--- BEGIN Material provided ---
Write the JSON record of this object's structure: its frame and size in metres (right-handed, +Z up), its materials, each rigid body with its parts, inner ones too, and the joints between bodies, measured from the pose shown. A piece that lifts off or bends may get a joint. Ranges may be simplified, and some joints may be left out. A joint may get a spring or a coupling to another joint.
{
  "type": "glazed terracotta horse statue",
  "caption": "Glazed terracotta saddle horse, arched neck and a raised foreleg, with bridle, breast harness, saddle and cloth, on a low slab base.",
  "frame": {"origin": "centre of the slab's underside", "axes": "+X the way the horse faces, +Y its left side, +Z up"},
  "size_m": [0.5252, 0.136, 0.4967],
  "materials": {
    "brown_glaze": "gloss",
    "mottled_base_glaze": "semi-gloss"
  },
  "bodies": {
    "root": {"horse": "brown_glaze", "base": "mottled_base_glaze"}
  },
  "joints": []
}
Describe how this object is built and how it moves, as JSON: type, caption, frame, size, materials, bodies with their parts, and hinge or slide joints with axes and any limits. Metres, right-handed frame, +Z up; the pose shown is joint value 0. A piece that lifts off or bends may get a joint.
--- END Material provided ---
Instructions for the task: Send back every record, precisely as written.

Answer to the exercise:
Write the JSON record of this object's structure: its frame and size in metres (right-handed, +Z up), its materials, each rigid body with its parts, inner ones too, and the joints between bodies, measured from the pose shown. A piece that lifts off or bends may get a joint. Ranges may be simplified, and some joints may be left out. A joint may get a spring or a coupling to another joint.
{
  "type": "glazed terracotta horse statue",
  "caption": "Glazed terracotta saddle horse, arched neck and a raised foreleg, with bridle, breast harness, saddle and cloth, on a low slab base.",
  "frame": {"origin": "centre of the slab's underside", "axes": "+X the way the horse faces, +Y its left side, +Z up"},
  "size_m": [0.5252, 0.136, 0.4967],
  "materials": {
    "brown_glaze": "gloss",
    "mottled_base_glaze": "semi-gloss"
  },
  "bodies": {
    "root": {"horse": "brown_glaze", "base": "mottled_base_glaze"}
  },
  "joints": []
}
Describe how this object is built and how it moves, as JSON: type, caption, frame, size, materials, bodies with their parts, and hinge or slide joints with axes and any limits. Metres, right-handed frame, +Z up; the pose shown is joint value 0. A piece that lifts off or bends may get a joint.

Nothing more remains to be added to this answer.